(Entries with model source code)
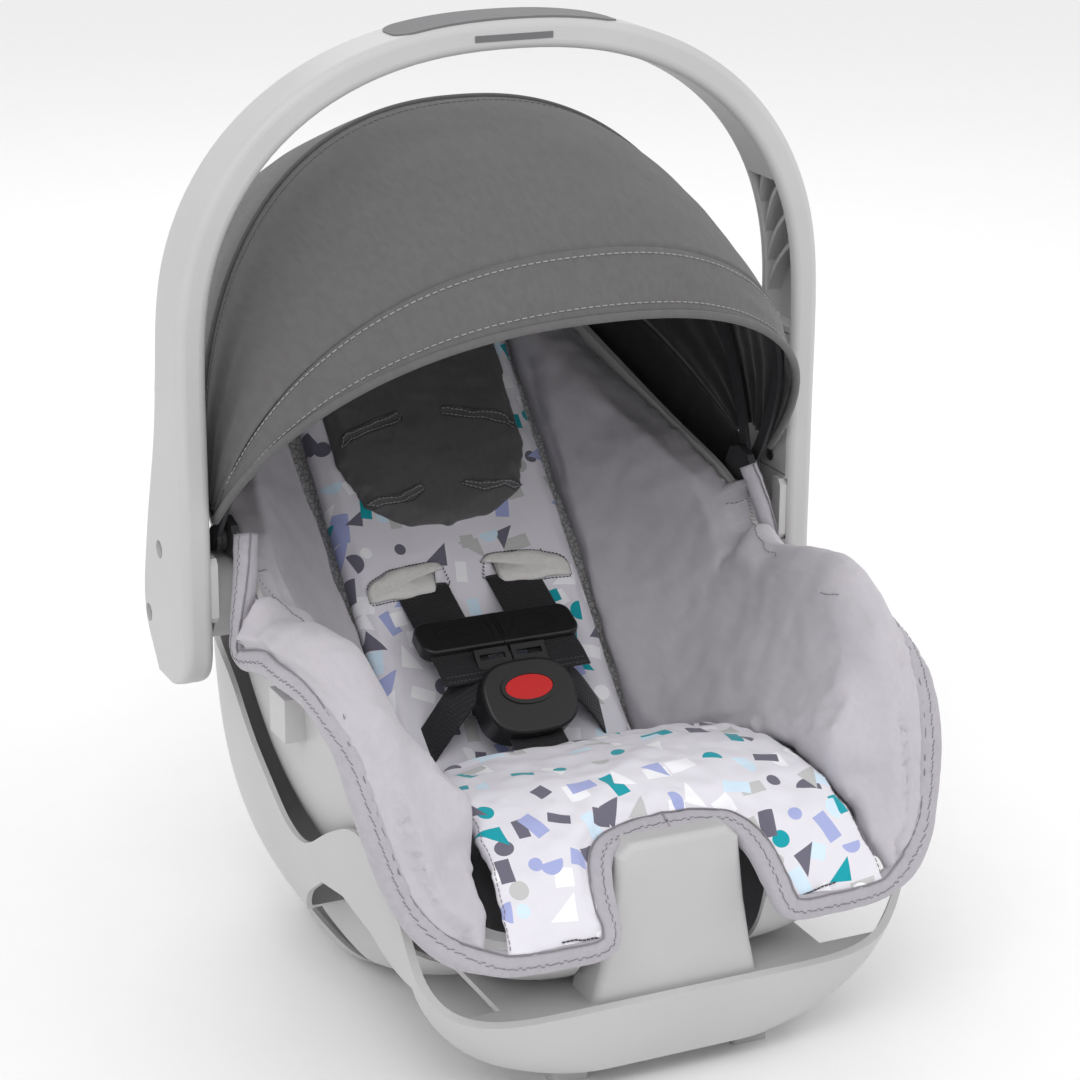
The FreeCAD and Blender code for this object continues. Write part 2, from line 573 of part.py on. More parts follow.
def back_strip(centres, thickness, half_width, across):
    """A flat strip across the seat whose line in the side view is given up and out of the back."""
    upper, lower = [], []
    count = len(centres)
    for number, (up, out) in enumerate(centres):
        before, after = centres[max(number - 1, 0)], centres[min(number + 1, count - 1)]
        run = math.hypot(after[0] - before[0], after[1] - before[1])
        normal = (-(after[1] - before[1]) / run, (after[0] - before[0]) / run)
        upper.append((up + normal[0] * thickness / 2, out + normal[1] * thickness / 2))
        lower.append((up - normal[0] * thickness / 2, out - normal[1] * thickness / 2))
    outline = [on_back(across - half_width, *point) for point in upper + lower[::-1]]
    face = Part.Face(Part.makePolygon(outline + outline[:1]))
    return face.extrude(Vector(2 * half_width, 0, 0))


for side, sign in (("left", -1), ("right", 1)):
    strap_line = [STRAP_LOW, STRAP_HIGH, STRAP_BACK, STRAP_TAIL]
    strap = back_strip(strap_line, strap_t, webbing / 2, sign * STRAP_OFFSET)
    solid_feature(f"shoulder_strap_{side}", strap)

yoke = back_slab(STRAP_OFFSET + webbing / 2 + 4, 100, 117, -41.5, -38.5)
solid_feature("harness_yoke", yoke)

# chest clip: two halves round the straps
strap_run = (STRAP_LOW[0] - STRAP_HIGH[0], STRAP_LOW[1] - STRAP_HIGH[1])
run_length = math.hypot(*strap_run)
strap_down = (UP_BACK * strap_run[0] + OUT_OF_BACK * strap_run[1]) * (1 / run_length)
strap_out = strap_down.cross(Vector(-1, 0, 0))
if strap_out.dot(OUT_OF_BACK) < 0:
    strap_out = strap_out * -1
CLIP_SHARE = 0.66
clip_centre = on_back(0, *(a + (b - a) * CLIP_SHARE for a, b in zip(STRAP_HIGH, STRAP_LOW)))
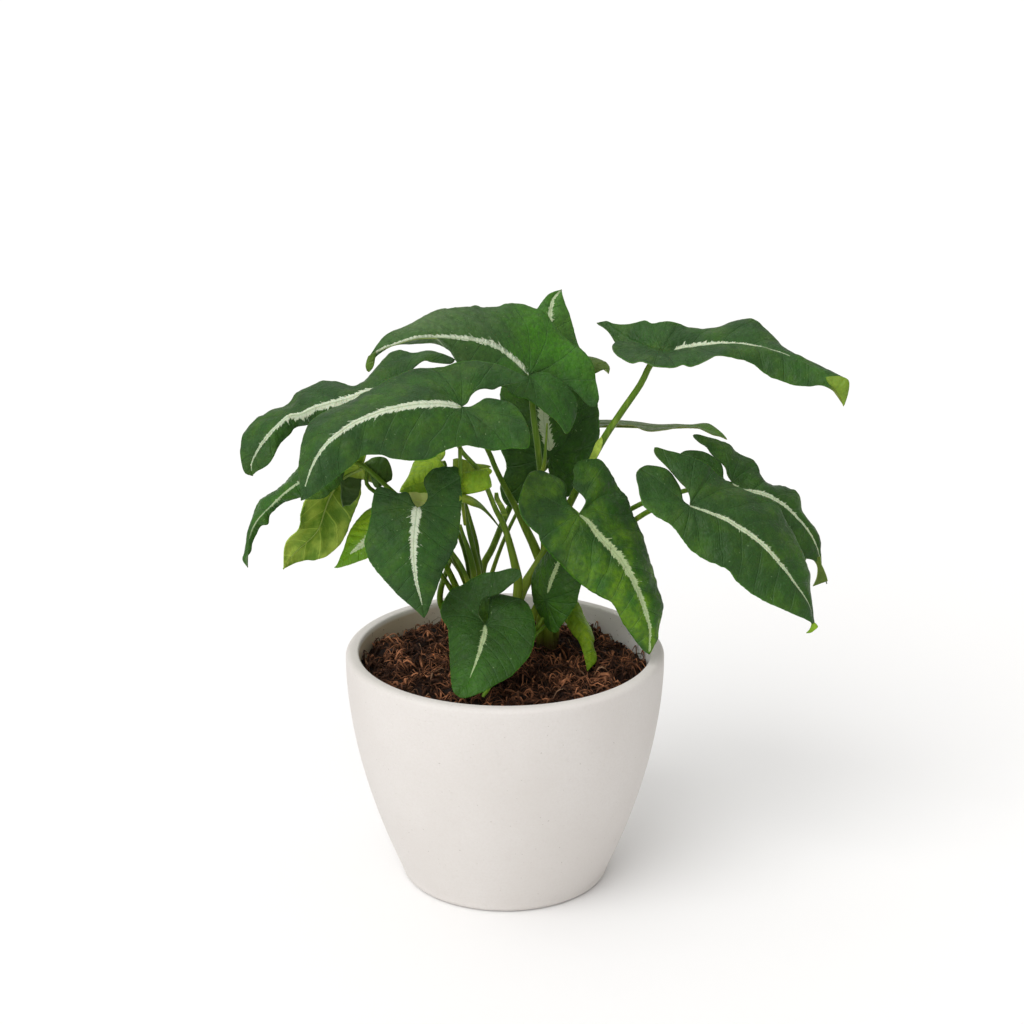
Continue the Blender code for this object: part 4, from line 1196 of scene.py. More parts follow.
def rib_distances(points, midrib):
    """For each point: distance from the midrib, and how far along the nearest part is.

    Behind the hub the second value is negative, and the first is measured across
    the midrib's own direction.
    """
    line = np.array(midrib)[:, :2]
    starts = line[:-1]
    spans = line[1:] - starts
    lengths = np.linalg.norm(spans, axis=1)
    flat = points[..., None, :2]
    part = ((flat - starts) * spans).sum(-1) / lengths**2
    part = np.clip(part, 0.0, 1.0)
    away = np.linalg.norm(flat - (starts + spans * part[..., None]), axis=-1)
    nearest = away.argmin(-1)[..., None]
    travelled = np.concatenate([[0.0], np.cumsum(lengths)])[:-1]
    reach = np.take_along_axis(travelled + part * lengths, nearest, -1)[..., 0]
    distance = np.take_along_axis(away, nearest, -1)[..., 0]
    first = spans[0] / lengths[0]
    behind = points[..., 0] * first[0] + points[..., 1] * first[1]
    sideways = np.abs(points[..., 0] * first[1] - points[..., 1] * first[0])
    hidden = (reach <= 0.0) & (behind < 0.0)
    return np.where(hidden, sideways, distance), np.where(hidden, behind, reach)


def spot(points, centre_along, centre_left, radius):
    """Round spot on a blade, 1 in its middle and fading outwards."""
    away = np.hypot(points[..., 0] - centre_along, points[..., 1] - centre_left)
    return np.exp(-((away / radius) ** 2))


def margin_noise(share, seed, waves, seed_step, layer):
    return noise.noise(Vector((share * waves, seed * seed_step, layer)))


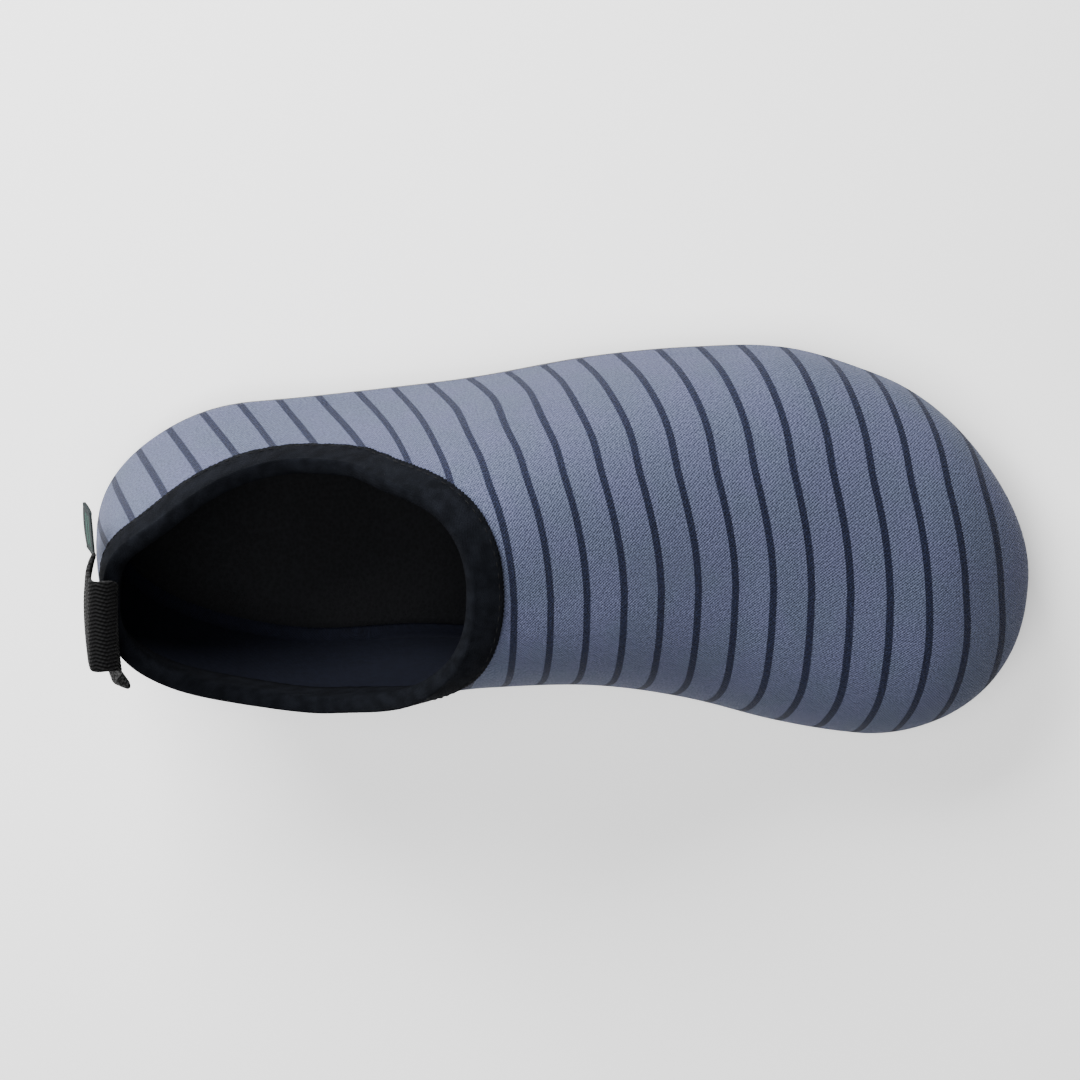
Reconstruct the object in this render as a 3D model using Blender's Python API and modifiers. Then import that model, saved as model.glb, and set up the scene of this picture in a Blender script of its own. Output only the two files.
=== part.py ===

• **Exercise aim**
Starting from the line with "Continue the Blender" and ending with the final line of the data, quote every line exactly, both ends included.

• **Output for this exercise**
Continue the Blender code for this object: part 4, from line 1196 of scene.py. More parts follow.
def rib_distances(points, midrib):
    """For each point: distance from the midrib, and how far along the nearest part is.

    Behind the hub the second value is negative, and the first is measured across
    the midrib's own direction.
    """
    line = np.array(midrib)[:, :2]
    starts = line[:-1]
    spans = line[1:] - starts
    lengths = np.linalg.norm(spans, axis=1)
    flat = points[..., None, :2]
    part = ((flat - starts) * spans).sum(-1) / lengths**2
    part = np.clip(part, 0.0, 1.0)
    away = np.linalg.norm(flat - (starts + spans * part[..., None]), axis=-1)
    nearest = away.argmin(-1)[..., None]
    travelled = np.concatenate([[0.0], np.cumsum(lengths)])[:-1]
    reach = np.take_along_axis(travelled + part * lengths, nearest, -1)[..., 0]
    distance = np.take_along_axis(away, nearest, -1)[..., 0]
    first = spans[0] / lengths[0]
    behind = points[..., 0] * first[0] + points[..., 1] * first[1]
    sideways = np.abs(points[..., 0] * first[1] - points[..., 1] * first[0])
    hidden = (reach <= 0.0) & (behind < 0.0)
    return np.where(hidden, sideways, distance), np.where(hidden, behind, reach)


def spot(points, centre_along, centre_left, radius):
    """Round spot on a blade, 1 in its middle and fading outwards."""
    away = np.hypot(points[..., 0] - centre_along, points[..., 1] - centre_left)
    return np.exp(-((away / radius) ** 2))


def margin_noise(share, seed, waves, seed_step, layer):
    return noise.noise(Vector((share * waves, seed * seed_step, layer)))


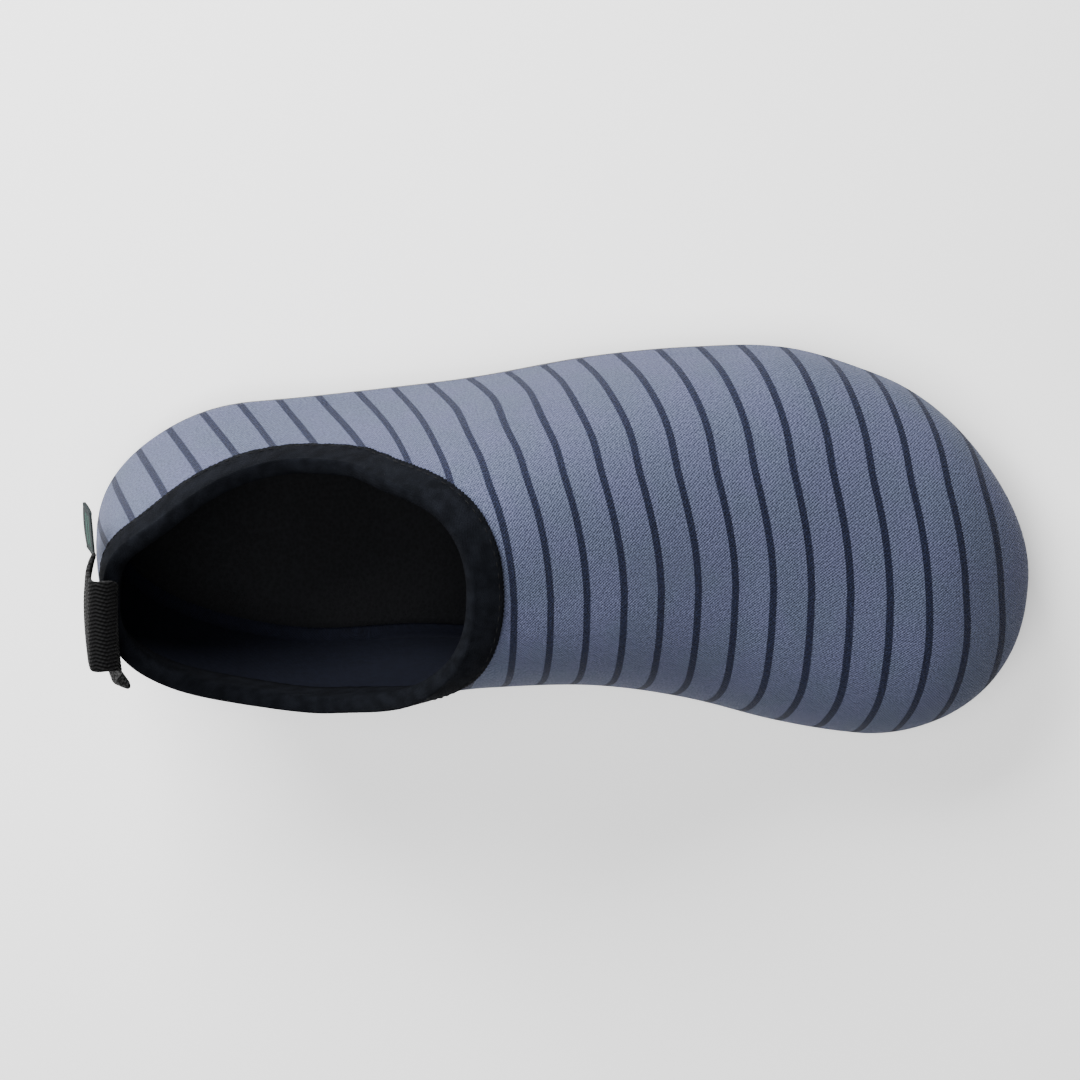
Reconstruct the object in this render as a 3D model using Blender's Python API and modifiers. Then import that model, saved as model.glb, and set up the scene of this picture in a Blender script of its own. Output only the two files.
=== part.py ===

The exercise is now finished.